Van Jones, a political analyst with CNN, recently echoed the voices of many probation and parole reform activists in Pennsylvania when he said the system “is actually making it harder for people to get on their feet and get on with their lives.”

There have been many critics who have long said the state’s probation and parole system is not only ineffective and prevents people from moving forward, but that it also costs the state too much money.

The argument for changes to Pennsylvania probation and parole

According to Jones and other critics of the state’s system, far too many people in Pennsylvania are sent back to prison on technicalities or other minor infractions while on probation and parole. Sometimes they’re imprisoned again for something as simple as being late to a meeting with a probation officer. This can result in losing jobs and apartments and being sent back into a cycle where it becomes extremely difficult for them to rebuild their lives outside of prison.

Pennsylvania also has some of the longer caps on probation periods in the nation. The probation terms can run the maximum length of the sentence. There has been some movement in the state legislature toward capping probation terms at five years for felonies and two years for misdemeanors.
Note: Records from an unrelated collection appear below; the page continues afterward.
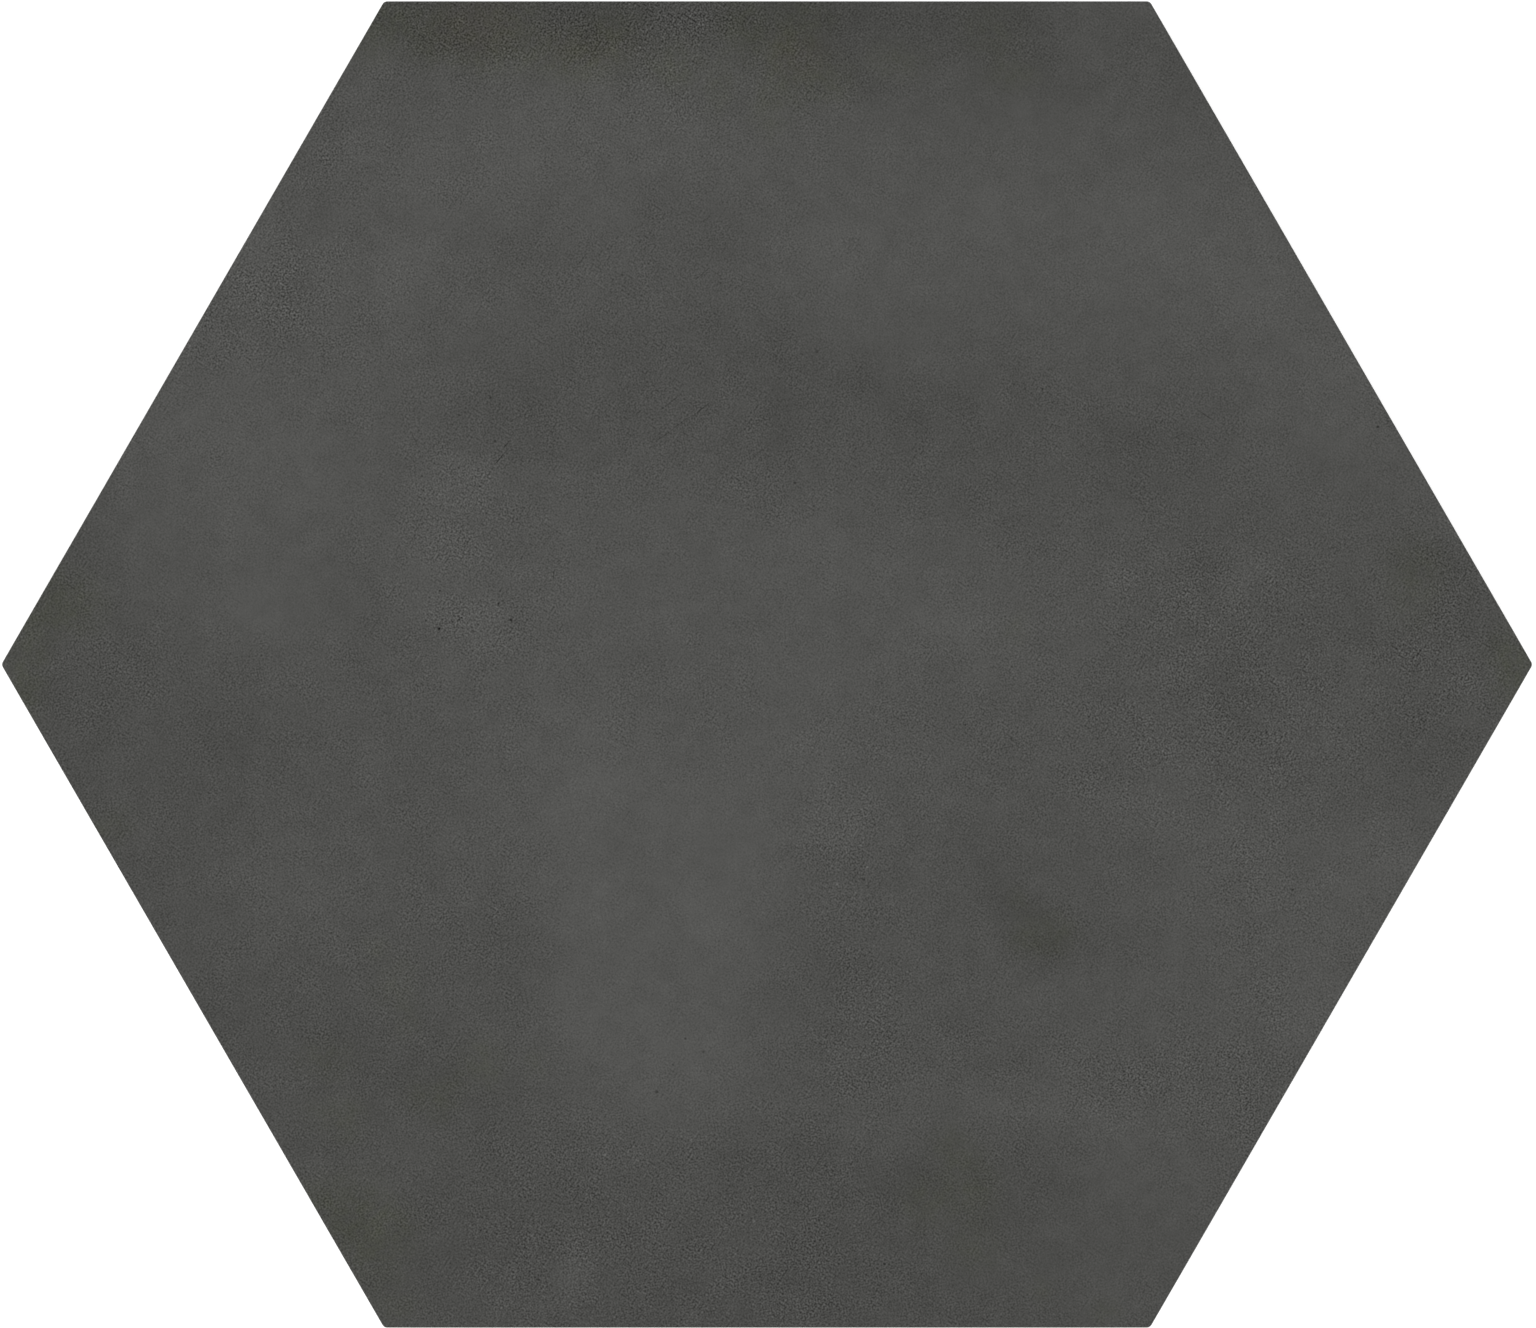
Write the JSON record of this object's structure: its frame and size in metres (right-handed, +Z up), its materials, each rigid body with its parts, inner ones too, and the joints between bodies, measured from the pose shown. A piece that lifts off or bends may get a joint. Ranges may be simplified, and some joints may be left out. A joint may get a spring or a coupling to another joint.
{
  "type": "hexagon floor tile",
  "caption": "Flat hexagonal floor tile in matt dark grey porcelain with a clouded, fine-grained face, eased edges and a honeycomb keyed back.",
  "frame": {"origin": "middle of the back, on the plane of the raised ribs that the tile lies on", "axes": "+Z up through the face; +X towards a corner; +Y towards the middle of a flat side"},
  "size_m": [0.21, 0.182, 0.009],
  "materials": {
    "porcelain": "matte"
  },
  "bodies": {
    "root": {"hexagon_tile": "porcelain"}
  },
  "joints": []
}
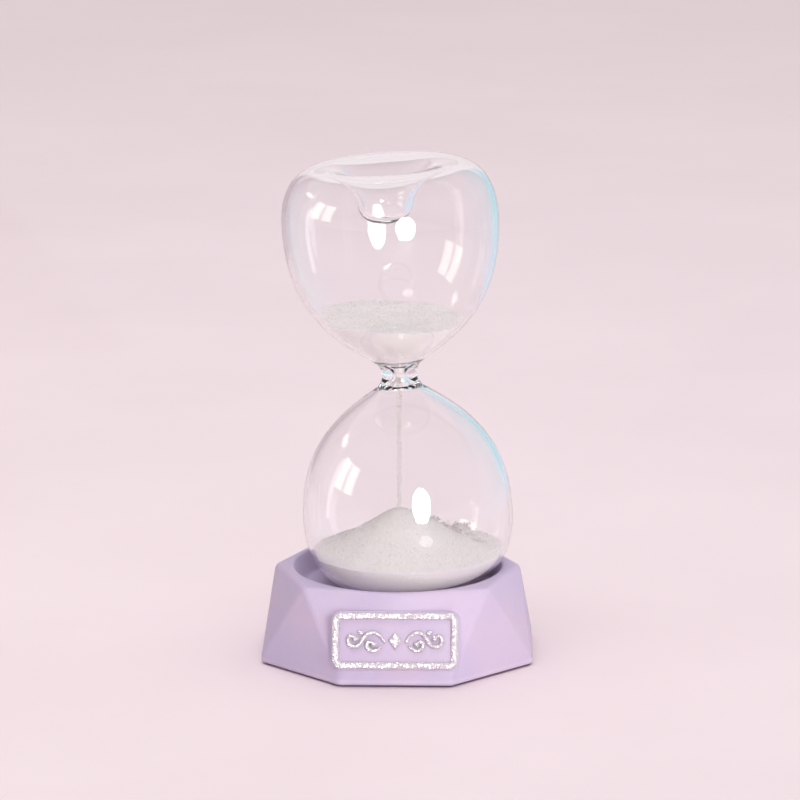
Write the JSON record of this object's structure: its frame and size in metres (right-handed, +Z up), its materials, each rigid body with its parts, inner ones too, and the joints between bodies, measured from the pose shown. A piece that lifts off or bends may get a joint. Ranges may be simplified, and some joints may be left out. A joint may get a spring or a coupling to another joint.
{
  "type": "sand timer",
  "caption": "Hourglass: a loose double-bulb glass, dished at both ends and part filled with white sand, in a faceted lavender base with a glittered plaque",
  "frame": {"origin": "middle of the foot pad's underside, on the base's axis, on the surface that the object stands on", "axes": "+Z up; the plaque faces -Y; +X to the right as seen from the plaque's side"},
  "size_m": [0.0868, 0.0884, 0.1609],
  "materials": {
    "resin": "matte cast resin",
    "plaque_resin": "satin cast resin",
    "glitter_paint": "raised iridescent glitter paint",
    "clear_glass": "clear blown glass",
    "white_sand": "fine sparkling grains",
    "pad_rubber": "soft matte foam rubber"
  },
  "bodies": {
    "base": {"base_body": "resin", "foot_pad": "pad_rubber", "name_plaque": "plaque_resin", "plaque_border": "glitter_paint", "plaque_lozenge": "glitter_paint", "scroll_vine_left": "glitter_paint", "scroll_vine_right": "glitter_paint", "scroll_tendril_left": "glitter_paint", "scroll_tendril_right": "glitter_paint", "scroll_leaf_left": "glitter_paint", "scroll_leaf_right": "glitter_paint"},
    "sand": {"sand_upper": "white_sand", "sand_lower": "white_sand", "sand_stream": "white_sand"},
    "glass": {"upper_bulb": "clear_glass", "lower_bulb": "clear_glass", "neck_joint": "clear_glass", "upper_seal": "clear_glass", "lower_seal": "clear_glass"}
  },
  "joints": [
    {"name": "glass_lift", "type": "slide", "parent": "base", "child": "sand", "axis": [0, 0, 1], "range_m": [0, 0.2]},
    {"name": "glass_turn", "type": "hinge", "parent": "sand", "child": "glass", "pos_m": [0.0005, 0, 0.09147], "axis": [0, 1, 0], "range_deg": [0, 180], "deforming": ["sand_upper", "sand_lower", "sand_stream"]}
  ],
  "couplings": [
    {"joint": "glass_turn", "follows": "glass_lift", "rad_per_m": 15.708}
  ]
}
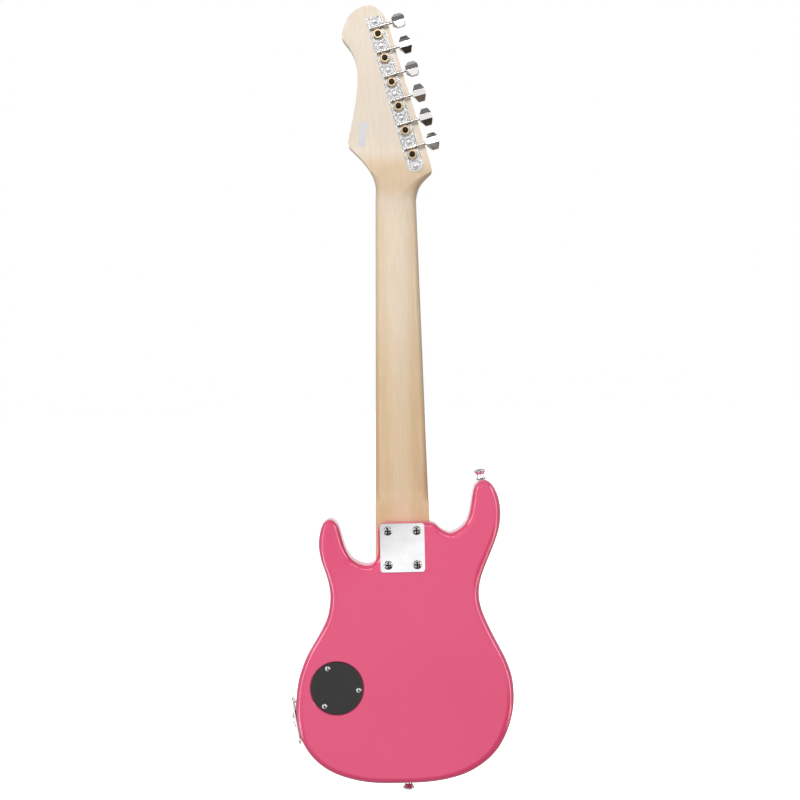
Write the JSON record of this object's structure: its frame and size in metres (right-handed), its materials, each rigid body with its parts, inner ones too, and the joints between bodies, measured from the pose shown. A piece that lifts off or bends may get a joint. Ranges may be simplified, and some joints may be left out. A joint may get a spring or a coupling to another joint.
{
  "type": "toy electric guitar",
  "caption": "Small bolt-on-neck electric guitar with a double-cutaway gloss body, a maple neck, in-line geared tuners, and a volume and a tone control.",
  "frame": {"origin": "on the centre line at the nut, in the plane of the body's front face, where a wall hanger carries the headstock", "axes": "+Z along the neck towards the headstock, +Y towards the back, -Y towards the strings, -X bass side, +X treble side"},
  "size_m": [0.2168, 0.0535, 0.7685],
  "materials": {
    "body_paint": "polyester paint, high gloss",
    "maple": "satin clear coat",
    "rosewood": "open grain, oiled",
    "fret_metal": "polished",
    "inlay": "satin",
    "nut_plastic": "satin",
    "steel": "plain",
    "chrome": "polished",
    "gear_brass": "plain",
    "black_plastic": "fine moulded texture",
    "black_felt": "felt",
    "wire_cover": "plain",
    "string_steel": "plain and wound",
    "label_paper": "blank"
  },
  "bodies": {
    "root": {"body": "body_paint", "neck": "maple", "fretboard": "rosewood", "frets": "fret_metal", "fret_dots": "inlay", "nut": "nut_plastic", "truss_rod": "steel", "saddle_height_screws": "steel", "intonation_screws": "steel", "intonation_springs": "steel", "pickup_baseplate": "steel", "pots": "steel", "strap_button_screws": "steel", "string_trees": "chrome", "tuner_plate": "chrome", "tuner_plate_screws": "chrome", "post_bushings": "chrome", "neck_plate": "chrome", "neck_bolts": "chrome", "control_cover_screws": "chrome", "jack_plate": "chrome", "jack_plate_screws": "chrome", "jack_socket": "chrome", "jack_nut": "chrome", "strap_buttons": "chrome", "bridge_plate": "chrome", "bridge_screws": "chrome", "saddles": "chrome", "pickup_ring_screws": "chrome", "pickup_poles": "chrome", "pot_nuts": "chrome", "control_cover": "black_plastic", "pickup_ring": "black_plastic", "pickup_bobbins": "black_plastic", "strap_button_washer": "black_felt", "wiring": "wire_cover", "strings": "string_steel", "headstock_label": "label_paper"},
    "key_1": {"tuner_key_1": "chrome"},
    "post_1": {"tuner_post_1": "chrome", "tuner_gear_1": "gear_brass"},
    "key_2": {"tuner_key_2": "chrome"},
    "post_2": {"tuner_post_2": "chrome", "tuner_gear_2": "gear_brass"},
    "key_3": {"tuner_key_3": "chrome"},
    "post_3": {"tuner_post_3": "chrome", "tuner_gear_3": "gear_brass"},
    "key_4": {"tuner_key_4": "chrome"},
    "post_4": {"tuner_post_4": "chrome", "tuner_gear_4": "gear_brass"},
    "key_5": {"tuner_key_5": "chrome"},
    "post_5": {"tuner_post_5": "chrome", "tuner_gear_5": "gear_brass"},
    "key_6": {"tuner_key_6": "chrome"},
    "post_6": {"tuner_post_6": "chrome", "tuner_gear_6": "gear_brass"},
    "volume_control": {"volume_knob": "chrome", "volume_shaft": "steel"},
    "tone_control": {"tone_knob": "chrome", "tone_shaft": "steel"}
  },
  "joints": [
    {"name": "key_spin_1", "type": "hinge", "parent": "root", "child": "key_1", "pos_m": [-0.01543, 0.0216, 0.04658], "axis": [0.9675, 0, -0.2529], "continuous": true},
    {"name": "post_spin_1", "type": "hinge", "parent": "root", "child": "post_1", "pos_m": [-0.0171, 0.0216, 0.0402], "axis": [0, 1, 0], "continuous": true},
    {"name": "key_spin_2", "type": "hinge", "parent": "root", "child": "key_2", "pos_m": [-0.00924, 0.0216, 0.07028], "axis": [0.9675, 0, -0.2529], "continuous": true},
    {"name": "post_spin_2", "type": "hinge", "parent": "root", "child": "post_2", "pos_m": [-0.0109, 0.0216, 0.0639], "axis": [0, 1, 0], "continuous": true},
    {"name": "key_spin_3", "type": "hinge", "parent": "root", "child": "key_3", "pos_m": [-0.00304, 0.0216, 0.09399], "axis": [0.9675, 0, -0.2529], "continuous": true},
    {"name": "post_spin_3", "type": "hinge", "parent": "root", "child": "post_3", "pos_m": [-0.00471, 0.0216, 0.08761], "axis": [0, 1, 0], "continuous": true},
    {"name": "key_spin_4", "type": "hinge", "parent": "root", "child": "key_4", "pos_m": [0.00316, 0.0216, 0.11769], "axis": [0.9675, 0, -0.2529], "continuous": true},
    {"name": "post_spin_4", "type": "hinge", "parent": "root", "child": "post_4", "pos_m": [0.00149, 0.0216, 0.11131], "axis": [0, 1, 0], "continuous": true},
    {"name": "key_spin_5", "type": "hinge", "parent": "root", "child": "key_5", "pos_m": [0.00935, 0.0216, 0.14139], "axis": [0.9675, 0, -0.2529], "continuous": true},
    {"name": "post_spin_5", "type": "hinge", "parent": "root", "child": "post_5", "pos_m": [0.00769, 0.0216, 0.13501], "axis": [0, 1, 0], "continuous": true},
    {"name": "key_spin_6", "type": "hinge", "parent": "root", "child": "key_6", "pos_m": [0.01555, 0.0216, 0.1651], "axis": [0.9675, 0, -0.2529], "continuous": true},
    {"name": "post_spin_6", "type": "hinge", "parent": "root", "child": "post_6", "pos_m": [0.01388, 0.0216, 0.15872], "axis": [0, 1, 0], "continuous": true},
    {"name": "volume_turn", "type": "hinge", "parent": "root", "child": "volume_control", "pos_m": [0.0592, 0, -0.4665], "axis": [0, -1, 0], "range_deg": [-270, 0]},
    {"name": "tone_turn", "type": "hinge", "parent": "root", "child": "tone_control", "pos_m": [0.0615, 0, -0.4889], "axis": [0, -1, 0], "range_deg": [-270, 0]}
  ],
  "couplings": [
    {"joint": "post_spin_1", "follows": "key_spin_1", "ratio": -0.071429},
    {"joint": "post_spin_2", "follows": "key_spin_2", "ratio": -0.071429},
    {"joint": "post_spin_3", "follows": "key_spin_3", "ratio": -0.071429},
    {"joint": "post_spin_4", "follows": "key_spin_4", "ratio": -0.071429},
    {"joint": "post_spin_5", "follows": "key_spin_5", "ratio": -0.071429},
    {"joint": "post_spin_6", "follows": "key_spin_6", "ratio": -0.071429}
  ]
}
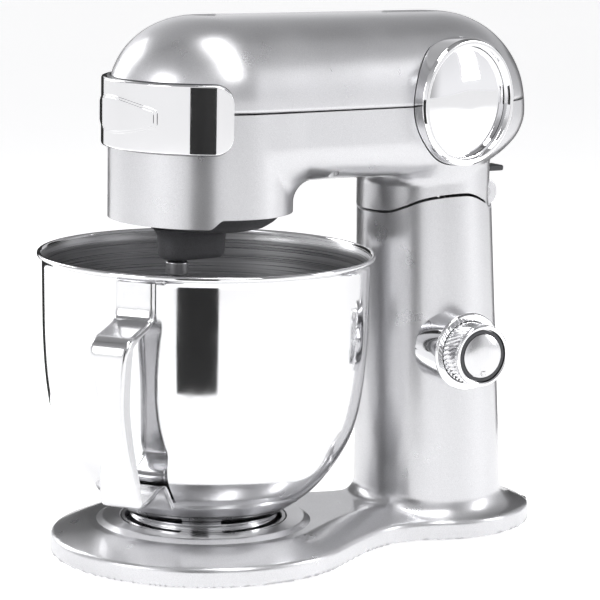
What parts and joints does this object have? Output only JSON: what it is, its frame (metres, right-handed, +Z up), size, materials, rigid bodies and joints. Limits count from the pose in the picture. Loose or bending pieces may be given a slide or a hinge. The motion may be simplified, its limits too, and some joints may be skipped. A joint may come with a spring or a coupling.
{
  "type": "stand mixer",
  "caption": "Tilt-head stand mixer with a steel turn-and-lock bowl, side speed dial, chrome front accessory cover and belt-driven planetary head.",
  "frame": {"origin": "on the surface the feet stand on, under the middle of the mixer's box", "axes": "+Z up; -Y towards the nose over the bowl; +X towards the side with the speed dial; X = 0 is the middle plane of base, column and head"},
  "size_m": [0.225, 0.3875, 0.361],
  "materials": {
    "silver_paint": "silver-grey metallic gloss paint",
    "chrome_trim": "polished chrome",
    "polished_stainless": "mirror-polished stainless steel, brushed inside",
    "machined_steel": "machined steel",
    "dark_plastic": "dark grey satin plastic",
    "hub_grey": "dark grey satin",
    "rubber_foot": "black rubber",
    "gear_nylon": "off-white nylon",
    "copper_winding": "lacquered copper",
    "circuit_board": "green board",
    "raw_aluminium": "cast aluminium"
  },
  "bodies": {
    "base": {"base_casting": "silver_paint", "bottom_cover": "dark_plastic", "rubber_foot_1": "rubber_foot", "rubber_foot_2": "rubber_foot", "rubber_foot_3": "rubber_foot", "rubber_foot_4": "rubber_foot", "rubber_foot_5": "rubber_foot", "cord_gland": "dark_plastic", "bowl_clamp_plate": "machined_steel", "dial_collar": "chrome_trim", "speed_sensor": "dark_plastic", "control_board": "circuit_board", "hinge_pin": "machined_steel", "latch_catch": "machined_steel"},
    "dial": {"dial_knob": "chrome_trim", "dial_light_ring": "dark_plastic", "dial_cap": "machined_steel"},
    "head": {"upper_housing": "silver_paint", "lower_housing": "silver_paint", "housing_screw_right": "machined_steel", "housing_screw_left": "machined_steel", "side_trim_ring_right": "chrome_trim", "side_trim_ring_left": "chrome_trim", "side_medallion_right": "chrome_trim", "side_medallion_left": "chrome_trim", "accessory_socket": "raw_aluminium", "gearbox_plate": "raw_aluminium", "gearbox_cover": "raw_aluminium", "ring_gear": "machined_steel", "drive_belt": "rubber_foot", "motor_stator": "machined_steel", "field_winding_lower": "copper_winding", "field_winding_upper": "copper_winding", "motor_bracket_lower": "raw_aluminium", "motor_bracket_upper": "raw_aluminium", "carbon_brush_right": "dark_plastic", "carbon_brush_left": "dark_plastic"},
    "front_cover": {"accessory_cover": "chrome_trim", "cover_plaque": "chrome_trim"},
    "planetary": {"planetary_hub": "hub_grey", "central_shaft": "machined_steel", "main_gear": "machined_steel"},
    "beater": {"beater_shaft": "machined_steel", "beater_pin": "machined_steel", "planet_pinion": "machined_steel", "beater_spring": "machined_steel"},
    "layshaft_body": {"layshaft": "machined_steel", "layshaft_wheel": "gear_nylon"},
    "pulley_body": {"pulley_shaft": "machined_steel", "drive_pulley": "gear_nylon"},
    "motor_body": {"motor_rotor": "copper_winding", "commutator": "copper_winding", "cooling_fan": "dark_plastic", "motor_pulley": "machined_steel"},
    "lever_body": {"release_lever": "dark_plastic", "latch_hook": "machined_steel"},
    "bowl_body": {"bowl": "polished_stainless", "bowl_foot": "polished_stainless", "bowl_handle": "polished_stainless"}
  },
  "joints": [
    {"name": "head_tilt", "type": "hinge", "parent": "base", "child": "head", "pos_m": [0, 0.1382, 0.2365], "axis": [-1, 0, 0], "range_deg": [0, 42]},
    {"name": "dial_turn", "type": "hinge", "parent": "base", "child": "dial", "pos_m": [0.07, 0.0997, 0.134], "axis": [1, 0, 0], "range_deg": [0, 300]},
    {"name": "cover_pull", "type": "slide", "parent": "head", "child": "front_cover", "axis": [0, -1, 0], "range_m": [0, 0.07]},
    {"name": "planetary_spin", "type": "hinge", "parent": "head", "child": "planetary", "pos_m": [0, -0.0683, 0.228], "axis": [0, 0, 1], "continuous": true},
    {"name": "beater_spin", "type": "hinge", "parent": "planetary", "child": "beater", "pos_m": [0, -0.0903, 0.228], "axis": [0, 0, 1], "continuous": true},
    {"name": "layshaft_spin", "type": "hinge", "parent": "head", "child": "layshaft_body", "pos_m": [0, -0.0323, 0.27], "axis": [0, 0, 1], "continuous": true},
    {"name": "pulley_spin", "type": "hinge", "parent": "head", "child": "pulley_body", "pos_m": [0, -0.0683, 0.3], "axis": [0, 0, 1], "continuous": true},
    {"name": "motor_spin", "type": "hinge", "parent": "head", "child": "motor_body", "pos_m": [0, 0.0577, 0.3], "axis": [0, 0, 1], "continuous": true},
    {"name": "release_lift", "type": "hinge", "parent": "head", "child": "lever_body", "pos_m": [0, 0.1357, 0.2502], "axis": [1, 0, 0], "range_deg": [0, 7], "stiffness_Nm_per_rad": 1},
    {"name": "bowl_twist", "type": "hinge", "parent": "base", "child": "bowl_body", "pos_m": [0, -0.0683, 0.017], "axis": [0, 0, 1], "range_deg": [0, 28]}
  ],
  "couplings": [
    {"joint": "beater_spin", "follows": "planetary_spin", "ratio": -3},
    {"joint": "layshaft_spin", "follows": "planetary_spin", "ratio": -3},
    {"joint": "pulley_spin", "follows": "planetary_spin", "ratio": 9},
    {"joint": "motor_spin", "follows": "planetary_spin", "ratio": 36}
  ]
}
As advocates in favor of sentencing reform rightly note, the goal of probation and parole should be to put people into a situation where they’re able to be supervised and supported as they try to turn their lives around. The purpose should not be to find ways to get offenders back into prison. In an ideal world, everyone who goes through probation would do so without incident and would never be sent to prison (or back to prison).

If bipartisan legislature for sentencing reform reaches Governor Tom Wolf’s desk, it is seen as likely that he will sign it.